You will need to decide how students and groups will be made accountable for their learning. In collaborative classrooms, it is often difficult to assign individual grades. Some teachers give "group" grades that each student receives, but this can be problematic if a few students do the majority of the work within a group. Giving each member both an individual and a group grade is another option. Each student can receive a grade for the group task and can be responsible for a subtask, which is graded as well. Some teachers average the academic grade with a "group performance" grade. This makes group interactions and processes as significant as academics. If you are uncomfortable with this, a good solution is to have students complete an individual task after the cooperative learning activity, such as writing a reflection piece about what they learned and how their group worked to complete the task. This may be a preferable way to evaluate students because it can be used as an assessment of student learning, metacognition, and group processing. Another possibility is to have individual students each complete a final draft of a report that the group has started.

Student Roles

Some tasks are complex and may benefit from clear roles and responsibilities assigned to each student within a group. Create team roles that are simple, clear, and important. Roles that are frivolous, unclear, or too complex may frustrate one or more team members. Some sample roles are:

  • Organizer—provides the group with the overall process structure

  • Recorder—writes down important information (e.g., directions or group work)
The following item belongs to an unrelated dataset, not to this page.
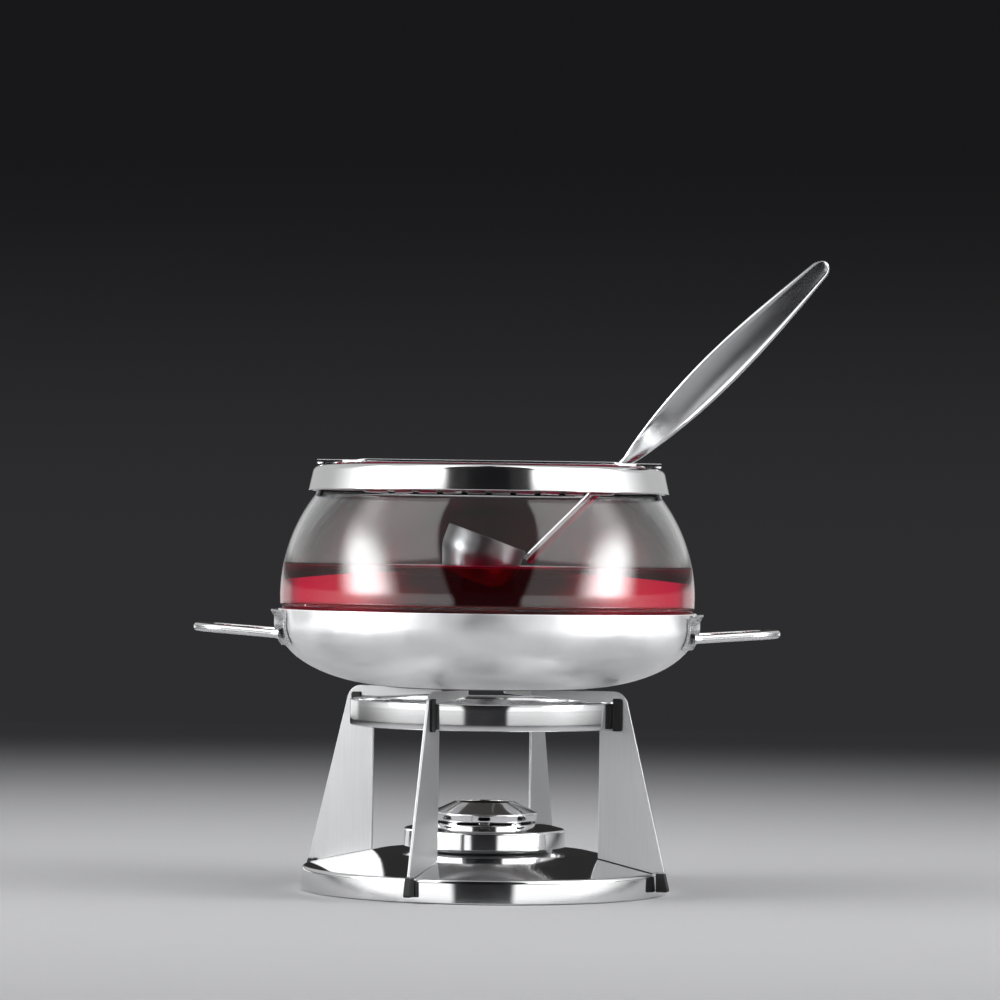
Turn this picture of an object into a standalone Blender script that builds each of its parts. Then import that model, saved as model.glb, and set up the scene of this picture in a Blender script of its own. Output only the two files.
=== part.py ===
"""Flambe punch set: a four-legged burner stand with its spirit burner, and the punch pot, sugar
tongs and ladle that it carries.

Units are metres and +Z is up.  The origin is the centre of the base's underside, -Y is the front
and +X is the ladle's side.  Each physical piece is one object, parented to the empty of the rigid
body that it moves with.
"""

import math

import bmesh
import bpy
from mathutils import Matrix, Vector

# Shared rules
ROUND_STEPS = 36            # facets round every turned piece, so that nested pieces stay parallel
GAP = 0.0003                # clearance between pieces that touch or nest

# Stand
BASE_R = 0.105
BASE_LIP_R = 0.1042         # the tray's edge leans in a little up to where it turns in
BASE_LIP_Z = 0.0132
DECK_R = 0.061              # where the tray's slope meets its flat deck
DECK_Z = 0.0225
TRAY_SHEET = 0.0012
BASE_PLATE_R = 0.1034
BASE_PLATE_SHEET = 0.0015
LEG_SHEET = 0.0015
LEG_ANGLES = {"front": 248, "right": 338, "back": 68, "left": 158}
LEG_FOOT = (0.1128, 0.0034)             # where the fin's outer edge line ends, in radius and height
LEG_TOP = (0.0850, 0.1157)
LEG_INNER_R = 0.070
TONGUE_R = (0.1066, 0.1090)             # tongue of the fin that enters its foot clip
TONGUE_BOTTOM_Z = 0.0062
NOTCH_R = 0.0833                        # outer side of the fin's notch round the support ring
NOTCH_TOP_Z = 0.1112
ARM_TIP_R = 0.028           # inner end of the arm that carries the pot
RING_R = 0.078
RING_SHEET = 0.0015
RING_BOTTOM_Z = 0.094
RING_TOP_Z = 0.109
CLIP_WIDTH = 0.0039                     # of the dark clips, across the fin
CLIP_CORE = 0.0021                      # width of their middle, which the fin's edges enter
CLIP_LIP = 0.0008                       # how far the ring clips lie over the fin's faces
FOOT_CLIP_TOP_Z = 0.0138

# Spirit burner
CUP_R = 0.038
CUP_BOTTOM_Z = DECK_Z + GAP
CUP_RIM_Z = 0.0337
CUP_RIM_R = 0.0445
BURNER_SHEET = 0.0008
COVER_SKIRT_R = 0.0466
COVER_R = 0.046             # at the shoulder, above the slightly flared skirt
COVER_BOTTOM_Z = 0.0255
COVER_SHOULDER_Z = 0.0353
NECK_R = 0.0286
NECK_BOTTOM_Z = 0.0397
NECK_TOP_Z = 0.0443
REGULATOR_R = 0.0302
REGULATOR_BOTTOM_Z = 0.0404
REGULATOR_SHOULDER_Z = 0.0448
FLAME_MOUTH_R = 0.017
FLAME_MOUTH_Z = 0.0509
WINDOW_COUNT = 8
WINDOW_SIZE = (0.010, 0.007, 0.0022)    # radial depth of the cut, width and height
WINDOW_Z = 0.0424
LEVER_ANGLE = 113
LEVER_WIDTH = 0.008
LEVER_TIP_R = 0.052
LEVER_Z = 0.0417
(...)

  • Checker—Makes sure that all team members understand the concepts and the team's conclusions.

  • Questioner—generates questions and involves all students

  • Assessor—evaluates the progress of each work session

  • Encourager—models and reinforces appropriate social skills

  • Summarizer: Restates the team's conclusions or answers.

  • Spokesperson—represents the group and presents group work to rest of the class

  • Timekeeper—keeps group on task and on time

  • Team facilitator—Moderates discussions, keeps the team on schedule, ensures that work is completed by all, and makes sure that all have the opportunity to participate and learn.

  • Elaborator—Relates the discussion with prior concepts and knowledge.

  • Research runner—Gets needed materials and is the liaison between teams and between their team and the instructor.

At the start of a course, consider allowing team members to pick their own roles. As students become more comfortable with teamwork, however, it is a good idea to rotate roles within the teams so that students experience a variety of responsibilities.